Fuerza Patria's nearly 14-point lead over Milei's La Libertad Avanza -- bigger than polls predicted -- made an instant star of Kicillof, who has become the embodiment of the left's comeback hopes.
"Se siente, se siente, Axel presidente! (Axel, president, you can feel it)," party activists chanted at Fuerza Patria's election night party.
The youthful-looking governor held up the results as a lesson to Milei that "you can't govern for outsiders, for corporations, for those who have the most."
"There is another path, and today we are starting to follow it," he said.
- Moving on from Evita, Cristina -
The 53-year-old father of two with Jewish and Ukrainian heritage hails from the Peronist movement, a long-dominant force for social justice in Argentina, which hemorrhaged voters to Milei in the 2023 presidential election, amid accusations of corruption and economic mismanagement.
He is the polar opposite of the libertarian 54-year-old Milei, who has downsized the state and imposed harsh austerity to try revive Argentina's ailing economy.
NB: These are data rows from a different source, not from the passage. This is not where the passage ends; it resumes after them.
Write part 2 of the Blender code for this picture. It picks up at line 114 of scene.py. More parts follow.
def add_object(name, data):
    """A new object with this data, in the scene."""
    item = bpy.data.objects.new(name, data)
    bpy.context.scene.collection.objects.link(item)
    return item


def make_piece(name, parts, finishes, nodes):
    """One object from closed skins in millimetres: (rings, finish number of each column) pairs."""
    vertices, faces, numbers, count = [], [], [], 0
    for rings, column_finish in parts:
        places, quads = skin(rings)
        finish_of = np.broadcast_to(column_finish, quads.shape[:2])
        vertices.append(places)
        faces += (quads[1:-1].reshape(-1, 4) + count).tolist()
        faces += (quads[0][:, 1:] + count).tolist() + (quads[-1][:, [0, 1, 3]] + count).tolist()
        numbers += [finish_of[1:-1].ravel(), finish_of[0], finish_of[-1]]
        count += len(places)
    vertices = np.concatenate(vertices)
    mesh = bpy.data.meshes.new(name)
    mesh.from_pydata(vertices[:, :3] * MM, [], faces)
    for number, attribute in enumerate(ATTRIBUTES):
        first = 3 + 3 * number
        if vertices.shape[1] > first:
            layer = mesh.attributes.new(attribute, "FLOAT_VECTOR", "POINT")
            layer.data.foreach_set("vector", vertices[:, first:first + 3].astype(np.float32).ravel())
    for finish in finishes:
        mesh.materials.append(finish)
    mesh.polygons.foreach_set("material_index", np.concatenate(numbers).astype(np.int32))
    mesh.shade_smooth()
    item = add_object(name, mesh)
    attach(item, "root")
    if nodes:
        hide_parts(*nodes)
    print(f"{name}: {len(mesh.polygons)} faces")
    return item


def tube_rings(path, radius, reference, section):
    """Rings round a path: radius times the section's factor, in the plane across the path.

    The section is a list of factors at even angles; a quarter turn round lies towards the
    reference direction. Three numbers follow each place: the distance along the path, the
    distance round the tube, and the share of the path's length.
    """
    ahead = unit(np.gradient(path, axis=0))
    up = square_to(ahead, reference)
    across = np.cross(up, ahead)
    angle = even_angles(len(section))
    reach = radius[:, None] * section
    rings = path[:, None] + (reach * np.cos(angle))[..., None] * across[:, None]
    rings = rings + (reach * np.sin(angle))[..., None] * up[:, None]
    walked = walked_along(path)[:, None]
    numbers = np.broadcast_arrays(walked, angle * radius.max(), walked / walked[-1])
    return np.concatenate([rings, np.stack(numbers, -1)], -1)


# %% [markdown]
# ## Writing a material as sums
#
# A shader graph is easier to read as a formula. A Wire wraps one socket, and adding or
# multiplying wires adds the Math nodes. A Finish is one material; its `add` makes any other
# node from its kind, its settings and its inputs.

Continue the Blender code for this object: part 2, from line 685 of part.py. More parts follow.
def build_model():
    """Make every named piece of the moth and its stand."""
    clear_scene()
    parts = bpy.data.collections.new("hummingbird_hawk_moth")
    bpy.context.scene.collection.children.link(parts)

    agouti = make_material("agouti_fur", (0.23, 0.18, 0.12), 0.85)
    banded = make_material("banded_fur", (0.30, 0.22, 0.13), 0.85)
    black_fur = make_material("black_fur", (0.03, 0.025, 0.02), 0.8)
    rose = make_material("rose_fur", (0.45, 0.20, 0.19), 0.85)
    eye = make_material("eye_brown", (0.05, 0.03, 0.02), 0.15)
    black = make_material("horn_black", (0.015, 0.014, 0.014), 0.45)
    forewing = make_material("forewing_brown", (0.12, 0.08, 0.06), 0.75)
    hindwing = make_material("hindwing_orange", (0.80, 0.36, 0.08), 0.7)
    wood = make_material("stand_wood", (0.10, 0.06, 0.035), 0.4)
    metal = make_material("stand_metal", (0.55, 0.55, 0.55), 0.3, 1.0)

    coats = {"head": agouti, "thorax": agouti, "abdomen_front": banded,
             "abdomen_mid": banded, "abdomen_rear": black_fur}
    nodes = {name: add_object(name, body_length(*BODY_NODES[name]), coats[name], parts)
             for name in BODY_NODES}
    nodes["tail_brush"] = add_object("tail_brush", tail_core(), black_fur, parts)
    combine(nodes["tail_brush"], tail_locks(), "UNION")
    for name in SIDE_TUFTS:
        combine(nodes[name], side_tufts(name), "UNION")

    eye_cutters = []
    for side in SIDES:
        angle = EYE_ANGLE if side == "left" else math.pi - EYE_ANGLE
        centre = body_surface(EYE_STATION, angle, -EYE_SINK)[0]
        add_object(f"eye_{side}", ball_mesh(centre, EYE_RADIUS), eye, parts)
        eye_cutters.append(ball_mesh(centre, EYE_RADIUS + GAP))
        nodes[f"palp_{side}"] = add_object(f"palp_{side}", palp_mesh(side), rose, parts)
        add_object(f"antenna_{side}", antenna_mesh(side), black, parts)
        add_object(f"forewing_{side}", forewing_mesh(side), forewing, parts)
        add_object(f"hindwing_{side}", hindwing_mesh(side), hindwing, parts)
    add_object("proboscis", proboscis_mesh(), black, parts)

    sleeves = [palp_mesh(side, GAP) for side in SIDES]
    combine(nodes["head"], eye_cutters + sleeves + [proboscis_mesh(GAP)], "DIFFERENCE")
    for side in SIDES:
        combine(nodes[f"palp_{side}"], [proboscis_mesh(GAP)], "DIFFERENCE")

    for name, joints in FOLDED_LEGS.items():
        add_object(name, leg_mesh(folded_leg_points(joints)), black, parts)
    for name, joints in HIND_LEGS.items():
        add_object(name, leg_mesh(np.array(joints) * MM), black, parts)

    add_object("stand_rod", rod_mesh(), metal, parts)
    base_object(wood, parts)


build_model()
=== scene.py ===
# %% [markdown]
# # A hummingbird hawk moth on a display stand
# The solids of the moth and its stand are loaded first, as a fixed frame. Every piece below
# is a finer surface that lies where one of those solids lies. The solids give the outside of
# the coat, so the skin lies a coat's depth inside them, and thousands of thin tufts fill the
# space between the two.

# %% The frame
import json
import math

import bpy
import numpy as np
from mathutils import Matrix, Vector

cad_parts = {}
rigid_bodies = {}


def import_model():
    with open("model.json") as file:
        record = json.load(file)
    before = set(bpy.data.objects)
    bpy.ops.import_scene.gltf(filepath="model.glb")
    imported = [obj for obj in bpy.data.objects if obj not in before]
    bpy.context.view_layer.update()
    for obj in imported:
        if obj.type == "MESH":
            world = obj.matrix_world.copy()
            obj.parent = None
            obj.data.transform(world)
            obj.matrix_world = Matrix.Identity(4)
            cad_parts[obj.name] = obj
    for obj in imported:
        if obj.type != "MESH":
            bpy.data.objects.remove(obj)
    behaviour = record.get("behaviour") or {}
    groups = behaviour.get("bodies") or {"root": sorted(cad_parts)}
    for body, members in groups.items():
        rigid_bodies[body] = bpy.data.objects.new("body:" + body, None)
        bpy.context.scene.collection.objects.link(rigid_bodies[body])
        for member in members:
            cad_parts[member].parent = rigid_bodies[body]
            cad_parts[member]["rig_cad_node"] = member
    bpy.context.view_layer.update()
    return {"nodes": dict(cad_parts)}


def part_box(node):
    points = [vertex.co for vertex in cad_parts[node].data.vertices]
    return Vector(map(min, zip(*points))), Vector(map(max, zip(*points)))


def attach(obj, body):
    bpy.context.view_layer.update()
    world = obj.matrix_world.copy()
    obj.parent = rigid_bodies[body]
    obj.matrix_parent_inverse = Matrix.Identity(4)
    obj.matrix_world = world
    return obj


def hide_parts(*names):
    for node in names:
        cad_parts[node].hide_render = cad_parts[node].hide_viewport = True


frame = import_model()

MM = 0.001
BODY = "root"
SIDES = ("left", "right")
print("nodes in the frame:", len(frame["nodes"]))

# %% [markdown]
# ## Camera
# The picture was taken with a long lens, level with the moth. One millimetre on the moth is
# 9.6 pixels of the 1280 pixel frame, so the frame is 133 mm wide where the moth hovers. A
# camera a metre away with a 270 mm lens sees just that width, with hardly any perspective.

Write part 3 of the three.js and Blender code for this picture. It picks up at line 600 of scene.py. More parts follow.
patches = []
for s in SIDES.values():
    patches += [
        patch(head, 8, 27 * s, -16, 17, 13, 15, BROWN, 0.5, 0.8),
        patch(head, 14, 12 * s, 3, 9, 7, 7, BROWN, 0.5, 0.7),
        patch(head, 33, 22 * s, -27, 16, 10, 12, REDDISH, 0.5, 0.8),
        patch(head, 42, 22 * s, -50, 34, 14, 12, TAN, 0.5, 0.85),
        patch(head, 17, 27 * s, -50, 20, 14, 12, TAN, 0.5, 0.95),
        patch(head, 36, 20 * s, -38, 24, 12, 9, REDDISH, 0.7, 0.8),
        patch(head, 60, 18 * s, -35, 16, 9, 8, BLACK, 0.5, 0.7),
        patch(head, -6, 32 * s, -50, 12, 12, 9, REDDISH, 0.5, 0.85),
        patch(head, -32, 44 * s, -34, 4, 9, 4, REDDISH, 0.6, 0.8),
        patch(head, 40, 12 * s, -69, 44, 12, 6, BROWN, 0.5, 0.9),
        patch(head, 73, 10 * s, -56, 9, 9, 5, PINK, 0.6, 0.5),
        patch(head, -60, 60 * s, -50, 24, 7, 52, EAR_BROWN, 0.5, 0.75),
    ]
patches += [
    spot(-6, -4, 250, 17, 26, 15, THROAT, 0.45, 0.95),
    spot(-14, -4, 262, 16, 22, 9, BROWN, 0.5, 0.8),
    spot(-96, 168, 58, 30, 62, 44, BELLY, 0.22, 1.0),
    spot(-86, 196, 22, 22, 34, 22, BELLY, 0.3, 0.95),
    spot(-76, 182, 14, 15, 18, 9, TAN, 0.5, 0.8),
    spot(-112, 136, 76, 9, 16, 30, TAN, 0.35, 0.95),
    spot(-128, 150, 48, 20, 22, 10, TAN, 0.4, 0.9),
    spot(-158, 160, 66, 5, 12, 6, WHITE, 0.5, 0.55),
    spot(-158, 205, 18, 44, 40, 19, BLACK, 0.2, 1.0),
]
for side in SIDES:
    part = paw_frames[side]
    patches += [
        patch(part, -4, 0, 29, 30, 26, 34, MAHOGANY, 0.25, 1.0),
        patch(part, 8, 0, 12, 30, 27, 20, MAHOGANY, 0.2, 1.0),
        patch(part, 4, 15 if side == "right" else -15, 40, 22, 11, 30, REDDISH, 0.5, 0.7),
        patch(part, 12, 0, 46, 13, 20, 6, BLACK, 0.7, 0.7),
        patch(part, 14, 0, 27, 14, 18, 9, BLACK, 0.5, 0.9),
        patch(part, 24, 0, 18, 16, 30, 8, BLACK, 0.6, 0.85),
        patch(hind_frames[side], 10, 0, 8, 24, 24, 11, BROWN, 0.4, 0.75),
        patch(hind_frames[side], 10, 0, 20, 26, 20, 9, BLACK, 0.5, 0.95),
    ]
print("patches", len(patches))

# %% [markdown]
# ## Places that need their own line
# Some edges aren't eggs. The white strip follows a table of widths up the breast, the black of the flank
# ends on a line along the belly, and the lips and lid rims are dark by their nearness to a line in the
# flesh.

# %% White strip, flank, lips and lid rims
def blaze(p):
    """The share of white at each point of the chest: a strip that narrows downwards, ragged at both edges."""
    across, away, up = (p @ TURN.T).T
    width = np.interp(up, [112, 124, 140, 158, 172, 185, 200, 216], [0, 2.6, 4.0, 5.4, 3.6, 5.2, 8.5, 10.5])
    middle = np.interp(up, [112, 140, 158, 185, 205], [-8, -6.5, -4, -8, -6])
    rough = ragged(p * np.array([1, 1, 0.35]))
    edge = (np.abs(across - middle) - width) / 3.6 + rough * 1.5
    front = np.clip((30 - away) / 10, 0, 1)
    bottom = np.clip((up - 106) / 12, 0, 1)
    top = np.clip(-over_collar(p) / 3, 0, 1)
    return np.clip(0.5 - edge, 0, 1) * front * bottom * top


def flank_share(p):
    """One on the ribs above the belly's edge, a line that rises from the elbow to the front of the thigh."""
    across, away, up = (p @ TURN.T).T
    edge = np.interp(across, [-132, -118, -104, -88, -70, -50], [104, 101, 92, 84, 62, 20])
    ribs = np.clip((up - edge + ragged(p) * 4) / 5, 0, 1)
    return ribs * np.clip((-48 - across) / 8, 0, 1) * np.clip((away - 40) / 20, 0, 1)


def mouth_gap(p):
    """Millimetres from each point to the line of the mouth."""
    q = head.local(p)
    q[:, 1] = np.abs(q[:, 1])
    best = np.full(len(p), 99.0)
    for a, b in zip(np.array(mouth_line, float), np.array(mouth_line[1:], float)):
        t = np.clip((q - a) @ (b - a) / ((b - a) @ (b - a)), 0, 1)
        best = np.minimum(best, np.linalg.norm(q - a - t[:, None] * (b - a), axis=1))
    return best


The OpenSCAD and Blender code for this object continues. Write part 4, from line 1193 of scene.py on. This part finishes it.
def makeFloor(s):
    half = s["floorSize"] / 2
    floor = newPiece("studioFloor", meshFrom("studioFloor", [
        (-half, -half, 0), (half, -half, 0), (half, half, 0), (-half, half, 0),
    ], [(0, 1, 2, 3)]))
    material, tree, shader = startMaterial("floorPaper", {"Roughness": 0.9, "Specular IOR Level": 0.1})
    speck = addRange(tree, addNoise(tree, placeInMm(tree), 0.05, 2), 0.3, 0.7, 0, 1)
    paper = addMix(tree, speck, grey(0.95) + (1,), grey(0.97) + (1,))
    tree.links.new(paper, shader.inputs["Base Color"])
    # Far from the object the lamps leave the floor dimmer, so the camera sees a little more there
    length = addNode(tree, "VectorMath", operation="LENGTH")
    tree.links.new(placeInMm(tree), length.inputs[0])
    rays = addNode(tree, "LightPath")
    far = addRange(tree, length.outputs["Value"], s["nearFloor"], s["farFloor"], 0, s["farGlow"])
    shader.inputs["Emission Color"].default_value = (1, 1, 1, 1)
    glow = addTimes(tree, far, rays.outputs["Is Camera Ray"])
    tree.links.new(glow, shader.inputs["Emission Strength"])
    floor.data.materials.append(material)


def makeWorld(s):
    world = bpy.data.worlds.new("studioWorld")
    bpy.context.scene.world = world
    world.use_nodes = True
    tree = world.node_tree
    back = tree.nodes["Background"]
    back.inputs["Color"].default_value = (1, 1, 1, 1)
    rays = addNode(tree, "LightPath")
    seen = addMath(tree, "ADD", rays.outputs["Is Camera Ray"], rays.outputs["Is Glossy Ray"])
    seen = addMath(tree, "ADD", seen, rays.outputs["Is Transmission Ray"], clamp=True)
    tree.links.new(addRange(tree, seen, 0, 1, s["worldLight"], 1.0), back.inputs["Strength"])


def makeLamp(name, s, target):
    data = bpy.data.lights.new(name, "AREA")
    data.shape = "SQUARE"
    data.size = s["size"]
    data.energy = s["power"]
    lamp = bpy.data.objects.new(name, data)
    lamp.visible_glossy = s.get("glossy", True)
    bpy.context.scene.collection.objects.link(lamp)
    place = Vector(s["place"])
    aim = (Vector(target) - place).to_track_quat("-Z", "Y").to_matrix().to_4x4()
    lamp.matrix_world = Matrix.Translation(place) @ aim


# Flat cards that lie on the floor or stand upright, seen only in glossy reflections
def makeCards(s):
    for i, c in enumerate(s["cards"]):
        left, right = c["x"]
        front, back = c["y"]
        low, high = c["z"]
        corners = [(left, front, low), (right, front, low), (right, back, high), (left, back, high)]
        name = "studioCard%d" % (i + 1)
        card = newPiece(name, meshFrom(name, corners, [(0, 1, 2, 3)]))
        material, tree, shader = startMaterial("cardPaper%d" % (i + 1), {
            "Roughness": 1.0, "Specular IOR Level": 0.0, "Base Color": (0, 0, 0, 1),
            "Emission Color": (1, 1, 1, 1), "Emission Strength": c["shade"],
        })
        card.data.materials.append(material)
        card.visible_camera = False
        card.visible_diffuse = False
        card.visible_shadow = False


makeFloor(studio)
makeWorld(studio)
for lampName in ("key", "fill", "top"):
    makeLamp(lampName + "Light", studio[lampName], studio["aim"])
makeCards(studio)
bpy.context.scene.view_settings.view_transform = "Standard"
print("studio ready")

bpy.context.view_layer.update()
Kicillof is a proponent of Keynesian economics, which argues for increased state spending in a downturn, even if it means running up budget deficits.
Although his rise owes much to Peronist standard-bearer Cristina Kirchner, he has not shied from criticizing the movement founded by post-war president Juan Peron and his wife Eva and later by Kirchner and her husband Nestor.
After Milei's election win he called on Peronists to stop dining out on the memory of "Peron, Evita, Nestor and Cristina," even if, he said, their years in power "were the most glorious in our country."
For some die-hard Peronists, who vow unquestioning devotion to "Cristina," Kicillof's remarks smacked of treason.
But Kirchner's conviction for fraud, for which she is serving a six-year sentence under house arrest and is barred from holding public office, allowed Kicillof to emerge from her shadow.
By contrast with the tempestuous Milei, who has assailed him as a "dunce" and "Soviet dwarf," Kicillof is the picture of calm.
He is invariably seen clutching a mate -- the gourd from which Argentines sip herbal tea with a straw -- and mixes easily with voters.
In 2019, while campaigning for governor, he crisscrossed Buenos Aires province's towns and farming communities in a beaten-up Renault Clio.
On Sunday, he went to vote on foot, hand-in-hand with his wife, a literature professor.
Despite his relaxed demeanor, he is a "hard-working, austere" character with strong convictions, according to Carlos Bianco, one of his former students who is now a provincial minister.
- An 'honest' politician -
Kicillof, Timerman said, is the only Argentine politician who voters invariably describe as honest.
The son of psychoanalysts, he began his political career as a student activist at the University of Buenos Aires.
His former lecturer Pablo Levin recalled him in Perfil magazine as a very good student who was "not necessarily studious but very talented and creative."
He served as economy minister between 2013 and 2015, during the final years of Cristina Kirchner's presidency.
Kicillof negotiated the controversial 2012 renationalization of oil giant oil YPF and promoted price controls on basic goods to alleviate inflation.
But he also earned a reputation for pragmatism during negotiations with the Paris Club of creditors on clearing billions of dollars in overdue debt.
In 2019, he was elected governor of Buenos Aires, a province the size of Italy which accounts for more than 30 percent of GDP and which has served as a launchpad for several successful presidential bids.
A day after his victory over Milei, Kicillof began fielding questions about a run for the top job in 2027. He batted them away.
"That's not the issue right now," he said.